Turns out that wasn’t the end for the beloved Jewish deli. BusinessDen reported that this June, businesswoman Beth Ginsberg will reopen Zaidy’s at 600 S. Holly St., two miles away from its previous location. The deli’s original owner, Gerard Rudofsky, will return to work on the staff for at least three years.
Ginsberg has experience in the bagel business. She previously owned The Bagel Store on Monaco Pkwy, and currently owns Trompeau Bakery on S. Broadway. She says when she worked at The Bagel Store, Zaidy’s was one of her favorite customers. She’d sold baked goods to them for nine years.
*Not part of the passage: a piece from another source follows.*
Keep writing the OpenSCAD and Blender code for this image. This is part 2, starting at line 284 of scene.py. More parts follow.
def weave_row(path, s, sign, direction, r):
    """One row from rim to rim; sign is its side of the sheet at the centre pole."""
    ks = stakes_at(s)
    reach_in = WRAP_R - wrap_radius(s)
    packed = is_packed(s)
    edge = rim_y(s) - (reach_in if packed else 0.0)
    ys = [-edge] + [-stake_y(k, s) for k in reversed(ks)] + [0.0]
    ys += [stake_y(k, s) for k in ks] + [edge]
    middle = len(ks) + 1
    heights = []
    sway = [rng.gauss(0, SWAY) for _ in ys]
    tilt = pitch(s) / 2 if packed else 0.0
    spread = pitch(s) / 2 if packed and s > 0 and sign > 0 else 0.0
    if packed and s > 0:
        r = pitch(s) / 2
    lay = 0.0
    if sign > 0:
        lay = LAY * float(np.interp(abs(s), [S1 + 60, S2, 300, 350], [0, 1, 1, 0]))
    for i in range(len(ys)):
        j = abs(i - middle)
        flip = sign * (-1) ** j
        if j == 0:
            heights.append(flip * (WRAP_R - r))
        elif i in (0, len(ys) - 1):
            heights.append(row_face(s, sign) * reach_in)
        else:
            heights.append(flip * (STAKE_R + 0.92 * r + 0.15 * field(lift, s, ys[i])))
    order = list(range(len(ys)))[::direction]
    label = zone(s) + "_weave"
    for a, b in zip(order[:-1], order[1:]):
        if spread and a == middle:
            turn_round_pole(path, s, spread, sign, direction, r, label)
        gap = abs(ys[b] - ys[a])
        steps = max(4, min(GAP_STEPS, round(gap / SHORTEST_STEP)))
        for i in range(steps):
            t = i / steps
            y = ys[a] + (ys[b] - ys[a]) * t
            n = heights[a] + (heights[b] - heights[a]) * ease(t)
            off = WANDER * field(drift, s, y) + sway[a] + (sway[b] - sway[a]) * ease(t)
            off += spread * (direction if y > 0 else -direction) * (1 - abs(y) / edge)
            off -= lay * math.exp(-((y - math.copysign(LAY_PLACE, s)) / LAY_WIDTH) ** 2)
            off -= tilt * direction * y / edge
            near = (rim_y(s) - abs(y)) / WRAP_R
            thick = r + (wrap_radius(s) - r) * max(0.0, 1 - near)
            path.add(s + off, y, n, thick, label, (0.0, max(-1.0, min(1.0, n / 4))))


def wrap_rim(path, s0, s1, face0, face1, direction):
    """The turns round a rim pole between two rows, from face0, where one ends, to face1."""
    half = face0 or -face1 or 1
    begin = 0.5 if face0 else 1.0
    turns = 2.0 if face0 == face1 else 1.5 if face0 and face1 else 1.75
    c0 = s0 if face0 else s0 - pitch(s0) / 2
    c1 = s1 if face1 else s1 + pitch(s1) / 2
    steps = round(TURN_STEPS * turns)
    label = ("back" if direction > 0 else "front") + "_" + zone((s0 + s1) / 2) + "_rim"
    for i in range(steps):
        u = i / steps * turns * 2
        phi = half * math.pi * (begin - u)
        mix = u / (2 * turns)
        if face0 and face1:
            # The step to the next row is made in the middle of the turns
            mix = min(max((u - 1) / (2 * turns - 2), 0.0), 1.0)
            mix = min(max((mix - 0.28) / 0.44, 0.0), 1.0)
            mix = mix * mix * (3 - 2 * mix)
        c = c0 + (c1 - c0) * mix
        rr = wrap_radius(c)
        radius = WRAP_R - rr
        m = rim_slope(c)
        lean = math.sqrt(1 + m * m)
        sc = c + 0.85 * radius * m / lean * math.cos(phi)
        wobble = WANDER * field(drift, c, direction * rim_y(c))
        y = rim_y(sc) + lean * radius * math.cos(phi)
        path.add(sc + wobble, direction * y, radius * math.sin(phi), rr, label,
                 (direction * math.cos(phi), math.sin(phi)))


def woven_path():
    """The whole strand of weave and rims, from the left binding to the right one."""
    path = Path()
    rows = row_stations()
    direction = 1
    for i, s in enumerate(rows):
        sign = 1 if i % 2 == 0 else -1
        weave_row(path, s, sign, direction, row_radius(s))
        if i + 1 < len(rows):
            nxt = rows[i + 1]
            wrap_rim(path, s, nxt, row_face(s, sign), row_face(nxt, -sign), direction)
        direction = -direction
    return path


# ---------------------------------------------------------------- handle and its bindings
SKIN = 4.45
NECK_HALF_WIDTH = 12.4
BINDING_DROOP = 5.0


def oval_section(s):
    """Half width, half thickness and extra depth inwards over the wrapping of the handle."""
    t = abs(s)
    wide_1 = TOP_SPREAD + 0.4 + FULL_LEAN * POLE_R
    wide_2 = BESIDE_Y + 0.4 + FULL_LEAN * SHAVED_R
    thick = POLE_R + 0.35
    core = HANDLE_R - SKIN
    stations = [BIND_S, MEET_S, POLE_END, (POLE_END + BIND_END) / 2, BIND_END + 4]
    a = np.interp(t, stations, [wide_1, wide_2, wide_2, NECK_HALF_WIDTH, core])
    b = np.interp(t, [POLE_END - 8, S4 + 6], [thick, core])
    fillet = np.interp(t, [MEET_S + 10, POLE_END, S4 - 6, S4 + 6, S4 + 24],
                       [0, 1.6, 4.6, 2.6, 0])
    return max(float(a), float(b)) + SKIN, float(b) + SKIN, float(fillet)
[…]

“I was really familiar with Zaidy’s,” she said. “I knew their business, I knew their customers. Most importantly, it’s my food. It’s my peeps. It’s really my community.”
She said Rudofsky, who’d operated the deli for 35 years with his son Jason, had wanted to sell the deli for a long time, but that she couldn’t meet his asking price.
Then, Zaidy’s closed.
Ginsberg said some community members, who knew her experience with The Bagel Store, encouraged her to step in and revive it.
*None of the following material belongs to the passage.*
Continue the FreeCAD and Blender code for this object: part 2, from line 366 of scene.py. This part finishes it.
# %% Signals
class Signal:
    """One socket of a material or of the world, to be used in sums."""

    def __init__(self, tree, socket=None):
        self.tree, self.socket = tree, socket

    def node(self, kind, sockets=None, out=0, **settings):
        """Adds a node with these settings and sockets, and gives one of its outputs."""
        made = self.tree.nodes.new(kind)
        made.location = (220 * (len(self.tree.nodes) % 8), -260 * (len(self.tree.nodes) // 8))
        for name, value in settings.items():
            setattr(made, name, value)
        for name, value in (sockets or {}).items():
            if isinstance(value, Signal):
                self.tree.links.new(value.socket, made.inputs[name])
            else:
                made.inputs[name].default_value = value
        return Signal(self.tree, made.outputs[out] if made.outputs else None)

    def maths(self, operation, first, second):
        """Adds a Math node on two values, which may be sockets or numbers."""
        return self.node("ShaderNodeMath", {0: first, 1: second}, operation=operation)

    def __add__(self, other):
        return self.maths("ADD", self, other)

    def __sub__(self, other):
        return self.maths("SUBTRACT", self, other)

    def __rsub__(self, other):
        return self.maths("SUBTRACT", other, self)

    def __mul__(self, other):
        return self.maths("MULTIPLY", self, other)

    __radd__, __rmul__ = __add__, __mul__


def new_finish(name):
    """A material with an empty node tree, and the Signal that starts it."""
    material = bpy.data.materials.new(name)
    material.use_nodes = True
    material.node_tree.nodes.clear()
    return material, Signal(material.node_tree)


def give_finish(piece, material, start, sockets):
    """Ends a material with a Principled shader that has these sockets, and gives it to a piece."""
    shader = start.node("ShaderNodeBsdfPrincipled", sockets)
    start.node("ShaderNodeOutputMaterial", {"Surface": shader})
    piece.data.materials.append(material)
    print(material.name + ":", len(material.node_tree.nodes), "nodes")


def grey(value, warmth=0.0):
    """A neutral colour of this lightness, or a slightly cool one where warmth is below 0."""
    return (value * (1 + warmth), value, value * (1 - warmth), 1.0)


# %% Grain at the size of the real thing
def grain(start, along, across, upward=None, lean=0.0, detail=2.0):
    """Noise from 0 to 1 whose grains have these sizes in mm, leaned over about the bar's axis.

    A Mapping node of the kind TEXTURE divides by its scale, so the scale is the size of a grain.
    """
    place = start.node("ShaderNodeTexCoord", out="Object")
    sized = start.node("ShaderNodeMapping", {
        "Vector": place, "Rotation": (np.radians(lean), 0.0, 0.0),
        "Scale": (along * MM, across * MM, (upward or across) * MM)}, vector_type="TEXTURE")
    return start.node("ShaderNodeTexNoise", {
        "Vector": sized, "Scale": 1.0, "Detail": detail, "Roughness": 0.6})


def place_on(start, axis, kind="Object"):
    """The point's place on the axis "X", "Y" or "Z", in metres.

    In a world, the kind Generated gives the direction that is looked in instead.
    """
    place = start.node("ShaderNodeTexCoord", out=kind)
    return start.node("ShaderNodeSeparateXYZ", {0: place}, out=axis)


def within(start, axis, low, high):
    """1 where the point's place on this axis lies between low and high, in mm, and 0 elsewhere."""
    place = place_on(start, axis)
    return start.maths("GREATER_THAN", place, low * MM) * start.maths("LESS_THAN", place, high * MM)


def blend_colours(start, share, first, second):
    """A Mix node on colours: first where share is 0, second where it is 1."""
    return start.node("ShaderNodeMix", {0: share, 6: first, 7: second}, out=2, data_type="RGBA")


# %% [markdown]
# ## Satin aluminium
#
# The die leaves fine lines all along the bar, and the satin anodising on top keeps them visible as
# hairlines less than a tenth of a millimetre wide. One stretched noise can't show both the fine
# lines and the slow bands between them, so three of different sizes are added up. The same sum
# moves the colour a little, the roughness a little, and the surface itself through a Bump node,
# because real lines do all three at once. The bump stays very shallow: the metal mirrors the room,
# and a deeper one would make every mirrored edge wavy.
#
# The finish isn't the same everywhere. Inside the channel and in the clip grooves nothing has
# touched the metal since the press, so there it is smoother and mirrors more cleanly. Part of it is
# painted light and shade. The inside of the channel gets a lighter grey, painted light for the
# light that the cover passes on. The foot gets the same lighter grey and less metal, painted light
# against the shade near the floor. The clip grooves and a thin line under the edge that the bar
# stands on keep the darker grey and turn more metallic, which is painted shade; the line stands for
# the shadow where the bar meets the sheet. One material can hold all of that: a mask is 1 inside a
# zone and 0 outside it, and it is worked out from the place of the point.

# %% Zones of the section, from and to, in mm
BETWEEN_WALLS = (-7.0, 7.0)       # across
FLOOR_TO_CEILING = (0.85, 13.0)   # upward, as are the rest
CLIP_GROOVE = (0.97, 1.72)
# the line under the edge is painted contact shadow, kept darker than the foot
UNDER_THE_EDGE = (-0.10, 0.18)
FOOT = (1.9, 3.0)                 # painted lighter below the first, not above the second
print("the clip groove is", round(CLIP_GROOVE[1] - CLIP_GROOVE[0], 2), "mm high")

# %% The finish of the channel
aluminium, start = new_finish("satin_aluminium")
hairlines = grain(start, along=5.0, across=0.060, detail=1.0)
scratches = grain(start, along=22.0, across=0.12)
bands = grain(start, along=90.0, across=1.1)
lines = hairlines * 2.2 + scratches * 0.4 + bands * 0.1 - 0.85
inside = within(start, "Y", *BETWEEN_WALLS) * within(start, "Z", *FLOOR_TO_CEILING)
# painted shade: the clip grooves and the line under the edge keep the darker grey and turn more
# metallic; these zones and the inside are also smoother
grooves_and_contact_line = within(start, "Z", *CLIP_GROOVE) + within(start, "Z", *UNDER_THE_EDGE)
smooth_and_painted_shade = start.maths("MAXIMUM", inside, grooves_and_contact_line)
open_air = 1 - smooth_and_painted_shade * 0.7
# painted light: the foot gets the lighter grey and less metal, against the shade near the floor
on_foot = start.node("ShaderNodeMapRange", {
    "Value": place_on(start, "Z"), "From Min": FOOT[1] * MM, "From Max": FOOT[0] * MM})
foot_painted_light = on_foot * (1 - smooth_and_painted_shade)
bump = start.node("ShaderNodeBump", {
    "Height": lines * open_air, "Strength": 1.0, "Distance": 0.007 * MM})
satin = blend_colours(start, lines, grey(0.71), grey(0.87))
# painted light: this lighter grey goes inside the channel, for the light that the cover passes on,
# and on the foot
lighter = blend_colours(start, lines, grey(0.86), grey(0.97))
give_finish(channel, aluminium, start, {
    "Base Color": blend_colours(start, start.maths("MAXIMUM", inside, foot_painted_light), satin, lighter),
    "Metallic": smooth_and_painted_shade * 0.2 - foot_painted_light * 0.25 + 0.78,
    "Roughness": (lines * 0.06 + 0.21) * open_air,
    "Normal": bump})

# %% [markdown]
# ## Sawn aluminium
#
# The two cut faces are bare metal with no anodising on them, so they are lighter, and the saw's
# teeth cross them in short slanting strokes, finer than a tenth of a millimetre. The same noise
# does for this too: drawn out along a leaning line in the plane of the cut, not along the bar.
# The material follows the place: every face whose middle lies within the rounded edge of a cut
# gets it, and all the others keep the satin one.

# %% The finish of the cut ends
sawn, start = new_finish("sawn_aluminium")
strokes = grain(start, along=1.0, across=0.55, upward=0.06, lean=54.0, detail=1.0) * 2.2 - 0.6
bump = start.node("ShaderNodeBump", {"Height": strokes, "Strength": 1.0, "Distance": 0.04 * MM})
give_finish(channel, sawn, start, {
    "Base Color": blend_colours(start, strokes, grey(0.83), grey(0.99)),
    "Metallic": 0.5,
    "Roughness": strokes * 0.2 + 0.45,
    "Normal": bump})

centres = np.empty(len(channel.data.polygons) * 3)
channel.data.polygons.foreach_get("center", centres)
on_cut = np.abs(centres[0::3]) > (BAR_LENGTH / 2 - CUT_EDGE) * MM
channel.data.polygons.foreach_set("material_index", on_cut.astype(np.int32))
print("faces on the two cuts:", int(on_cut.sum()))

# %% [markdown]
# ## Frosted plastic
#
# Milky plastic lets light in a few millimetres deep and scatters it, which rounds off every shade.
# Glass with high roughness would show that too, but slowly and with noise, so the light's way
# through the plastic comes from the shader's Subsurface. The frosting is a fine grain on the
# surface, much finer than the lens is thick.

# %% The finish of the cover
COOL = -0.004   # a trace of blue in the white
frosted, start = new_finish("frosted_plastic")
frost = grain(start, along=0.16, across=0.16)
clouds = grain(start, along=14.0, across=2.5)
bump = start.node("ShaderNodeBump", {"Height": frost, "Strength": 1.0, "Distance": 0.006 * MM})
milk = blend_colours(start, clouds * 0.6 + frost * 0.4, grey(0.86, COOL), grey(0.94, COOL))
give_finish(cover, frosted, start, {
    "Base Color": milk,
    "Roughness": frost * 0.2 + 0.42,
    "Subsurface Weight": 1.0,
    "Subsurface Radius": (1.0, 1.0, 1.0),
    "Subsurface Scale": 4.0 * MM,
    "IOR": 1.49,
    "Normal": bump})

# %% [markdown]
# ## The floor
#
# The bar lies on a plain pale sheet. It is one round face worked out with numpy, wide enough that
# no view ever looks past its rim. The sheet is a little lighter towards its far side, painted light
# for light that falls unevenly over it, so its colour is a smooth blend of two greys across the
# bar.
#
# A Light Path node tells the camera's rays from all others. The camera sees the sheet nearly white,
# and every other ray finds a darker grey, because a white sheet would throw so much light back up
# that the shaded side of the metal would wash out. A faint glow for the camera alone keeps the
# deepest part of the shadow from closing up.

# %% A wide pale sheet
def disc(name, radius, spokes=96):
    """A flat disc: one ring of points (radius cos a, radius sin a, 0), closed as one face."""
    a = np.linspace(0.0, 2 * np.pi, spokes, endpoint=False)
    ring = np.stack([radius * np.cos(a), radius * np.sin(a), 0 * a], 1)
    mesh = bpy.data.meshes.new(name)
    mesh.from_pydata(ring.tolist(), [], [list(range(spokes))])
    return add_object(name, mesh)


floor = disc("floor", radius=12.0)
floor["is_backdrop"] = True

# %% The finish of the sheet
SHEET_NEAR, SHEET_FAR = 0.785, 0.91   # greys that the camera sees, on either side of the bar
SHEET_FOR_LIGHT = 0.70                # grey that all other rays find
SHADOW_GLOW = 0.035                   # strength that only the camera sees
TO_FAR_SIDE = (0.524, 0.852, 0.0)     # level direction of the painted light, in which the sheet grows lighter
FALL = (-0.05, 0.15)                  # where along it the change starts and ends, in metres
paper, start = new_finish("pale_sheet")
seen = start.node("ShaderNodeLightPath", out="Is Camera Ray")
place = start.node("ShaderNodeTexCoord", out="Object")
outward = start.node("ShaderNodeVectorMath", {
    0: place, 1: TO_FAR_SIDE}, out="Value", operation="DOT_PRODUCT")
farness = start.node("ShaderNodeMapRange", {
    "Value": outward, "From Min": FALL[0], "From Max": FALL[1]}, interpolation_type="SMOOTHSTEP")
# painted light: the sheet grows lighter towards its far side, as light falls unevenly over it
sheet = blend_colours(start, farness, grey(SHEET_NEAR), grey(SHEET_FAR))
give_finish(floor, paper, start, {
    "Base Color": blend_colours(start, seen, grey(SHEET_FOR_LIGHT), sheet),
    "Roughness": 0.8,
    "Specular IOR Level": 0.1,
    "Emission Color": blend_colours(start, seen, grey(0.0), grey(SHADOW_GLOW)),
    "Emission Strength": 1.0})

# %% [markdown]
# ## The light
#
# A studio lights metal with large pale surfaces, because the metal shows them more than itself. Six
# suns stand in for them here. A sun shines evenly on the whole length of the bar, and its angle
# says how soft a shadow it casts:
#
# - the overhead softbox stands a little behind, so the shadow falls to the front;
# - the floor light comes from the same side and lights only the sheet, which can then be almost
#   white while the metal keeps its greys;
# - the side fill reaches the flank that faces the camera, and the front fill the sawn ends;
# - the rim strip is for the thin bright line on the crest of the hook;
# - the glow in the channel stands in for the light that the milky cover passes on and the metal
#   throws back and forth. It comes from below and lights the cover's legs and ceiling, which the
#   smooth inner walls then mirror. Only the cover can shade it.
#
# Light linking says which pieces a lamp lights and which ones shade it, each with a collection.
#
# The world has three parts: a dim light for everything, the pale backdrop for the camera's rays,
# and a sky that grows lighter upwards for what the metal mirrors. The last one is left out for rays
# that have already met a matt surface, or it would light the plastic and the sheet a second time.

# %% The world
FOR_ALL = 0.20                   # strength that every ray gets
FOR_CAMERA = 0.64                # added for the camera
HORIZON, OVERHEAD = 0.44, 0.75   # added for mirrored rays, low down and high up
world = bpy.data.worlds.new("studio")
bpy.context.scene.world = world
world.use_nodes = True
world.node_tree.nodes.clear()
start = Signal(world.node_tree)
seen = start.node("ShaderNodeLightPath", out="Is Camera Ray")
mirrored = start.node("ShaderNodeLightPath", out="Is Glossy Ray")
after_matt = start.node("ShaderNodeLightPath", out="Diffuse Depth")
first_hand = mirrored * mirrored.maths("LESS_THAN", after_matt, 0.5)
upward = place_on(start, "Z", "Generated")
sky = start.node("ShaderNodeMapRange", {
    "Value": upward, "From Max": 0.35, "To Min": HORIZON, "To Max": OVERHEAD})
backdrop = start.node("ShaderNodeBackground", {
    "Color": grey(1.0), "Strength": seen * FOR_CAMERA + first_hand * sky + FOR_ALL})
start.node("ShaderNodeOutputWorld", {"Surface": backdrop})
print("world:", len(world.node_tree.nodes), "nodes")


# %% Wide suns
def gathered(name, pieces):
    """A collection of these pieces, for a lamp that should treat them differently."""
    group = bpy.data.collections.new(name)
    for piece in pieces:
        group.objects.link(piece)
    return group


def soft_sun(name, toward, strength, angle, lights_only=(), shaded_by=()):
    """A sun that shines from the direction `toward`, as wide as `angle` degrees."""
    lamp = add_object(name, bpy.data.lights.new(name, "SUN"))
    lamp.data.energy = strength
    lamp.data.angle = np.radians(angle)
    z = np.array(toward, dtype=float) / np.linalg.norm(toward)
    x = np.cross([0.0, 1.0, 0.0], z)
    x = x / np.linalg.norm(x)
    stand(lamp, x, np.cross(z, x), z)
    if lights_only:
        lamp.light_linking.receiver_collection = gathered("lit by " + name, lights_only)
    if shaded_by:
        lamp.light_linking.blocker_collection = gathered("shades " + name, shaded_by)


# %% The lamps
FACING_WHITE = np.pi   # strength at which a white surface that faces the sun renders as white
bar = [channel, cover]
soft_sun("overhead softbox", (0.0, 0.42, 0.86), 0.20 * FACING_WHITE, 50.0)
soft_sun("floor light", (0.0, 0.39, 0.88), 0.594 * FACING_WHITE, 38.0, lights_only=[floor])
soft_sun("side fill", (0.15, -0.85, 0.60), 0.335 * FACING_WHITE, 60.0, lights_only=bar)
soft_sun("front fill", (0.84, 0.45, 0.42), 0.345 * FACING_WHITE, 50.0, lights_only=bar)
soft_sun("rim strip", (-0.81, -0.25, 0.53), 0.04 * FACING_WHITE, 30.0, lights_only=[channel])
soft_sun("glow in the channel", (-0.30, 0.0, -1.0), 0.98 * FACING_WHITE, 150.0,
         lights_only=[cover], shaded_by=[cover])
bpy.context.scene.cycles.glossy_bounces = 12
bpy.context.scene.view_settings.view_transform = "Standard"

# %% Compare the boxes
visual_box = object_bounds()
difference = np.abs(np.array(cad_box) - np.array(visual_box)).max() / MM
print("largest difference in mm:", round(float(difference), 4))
“They said, ‘This is right up your alley. This is something that you could do with your eyes closed,'” she said. “I can’t do it with my eyes closed. But my eyes wide open, I think I can do this.”
Last month, she teamed up with her business partners Max and Joel Appel, who created OxiClean, to buy the space in the Leetsdale Shopping Center, where Ambli Mexico used to be. She says she’s devoted to bringing Zaidy’s back to its “glory day.”
“Zaidy’s has been around for 35 years. It’s not a fly-by-night,” Ginsberg said. She remembers reading through the Facebook posts, emails and texts that flooded in when Zaidy’s announced it was going to close, all from people who’d had their first dates there, or baby naming ceremonies, or bar mitzvahs.
“Zaidy’s was a part of so many people’s lives,” she said. “It wasn’t just a restaurant. It was a real life establishment for many, many people for 35 years. ”
She said a huge part of it was Rudofsky himself.
“He was the face and the name of Zaidy’s for 35 years, and people love him,” she said. Rudofsky will return to work full-time at the new location, greeting guests and running the kitchen to make sure the menu stays true to the original deli.
The new location, which Ginsberg says will be more sophisticated than a typical day diner, comes with a patio and plenty of parking. It’ll bring back a lot of old favorites, using original recipes for the matzo ball soup, brisket, egg omelets and Reuben. Ginsberg will be adding pastries from Trompeau Bakery, house-smoked salmon and homemade bagels to the deli’s menu. The Zaidy’s team is also introducing new offerings like bagel flights and a full bar, and is considering programming like Friday Shabbat dinners.
The team is also renting the space next door, a 2,700-square-foot unit that they plan to turn into an events space with a catering kitchen. It’ll be called Zaidy’s Next Door, and Ginsberg says it’s a place where people can dance and enjoy live music.
Starting sometime in June, Zaidy’s will open from 7 a.m. to 4 p.m. Ginsberg says they may eventually extend the deli’s hours to open for dinner.
“We’re going to listen to our customers, and we’ll see what that brings us,” she said.